Yet Carson's book is so much more than a beautifully articulated foray into the relations associated with our oceans. Whilst on the one hand, a book about science and discovery, a text that tells us how other people have helped us know the seas around us, it is also a book where Carson's own voice emerges. In discussing the many connections and mergings that form our oceans—the seamless border between man and sea, sea and shore—it is not (for me at least) a purely scientific history and explanation that she constructs. Rather, Carson's account is an embodied one where it is her words that forge another connection—one between reader and writer.
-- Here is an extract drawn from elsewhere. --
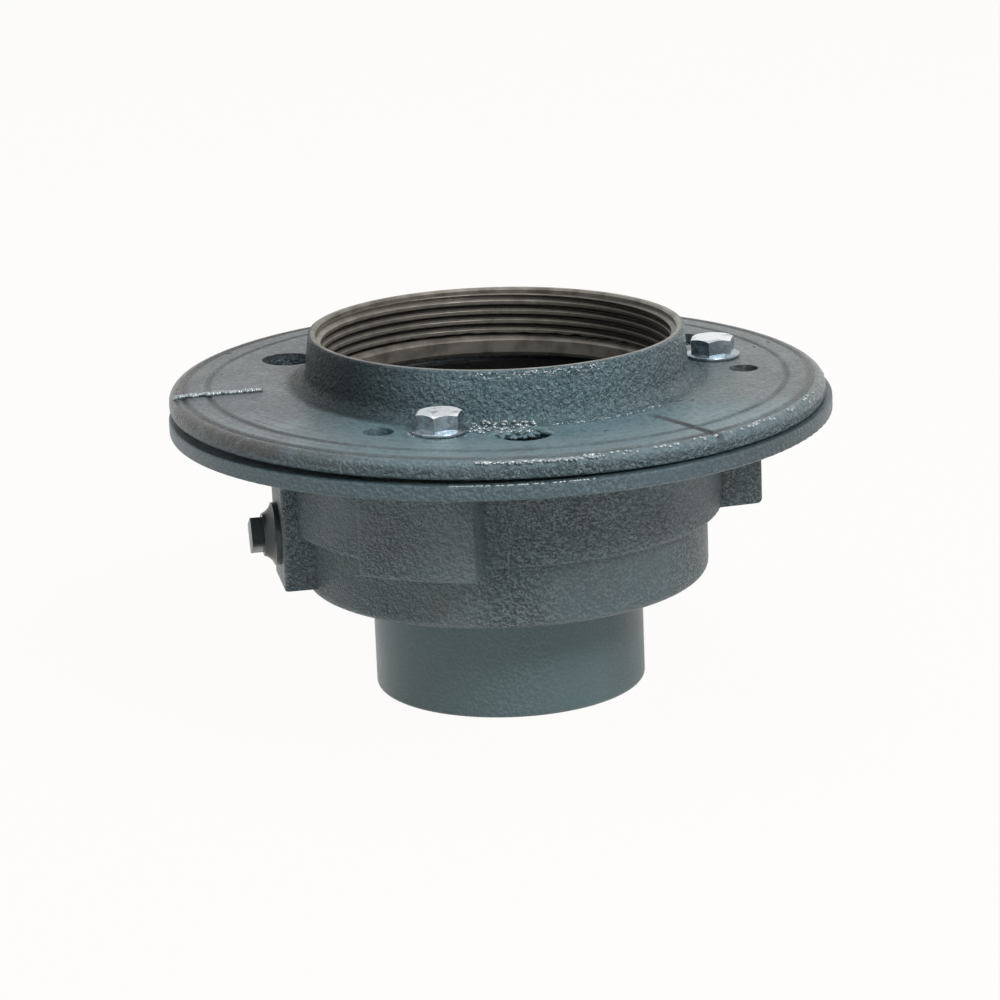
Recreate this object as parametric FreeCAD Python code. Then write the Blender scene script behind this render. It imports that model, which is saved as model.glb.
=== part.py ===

In the folds of the tides that Carson so elaborately explains, in the oceanic depths she describes, and in the lively depictions of sea life she conveys, Carson introduces us to, and then submerges us in the seas and oceans. She reminds us that those seas and oceans are there. She reminds us of their agency and power, their fragility, and their hidden wonders. Yet she not only reminds us but takes us there through language. The power of Carson's work is not so much in what she says, but how she says it. To read the text is to search and survey the ocean along with Carson. Her writing is so richly evocative that it is almost possible to see, hear, touch, and taste the oceans she describes. Carson's wonderment of the seas around her becomes our wonderment of the seas around us.

Such statements about the book might sound exaggerated. They are not. I first read Carson's text when I returned home...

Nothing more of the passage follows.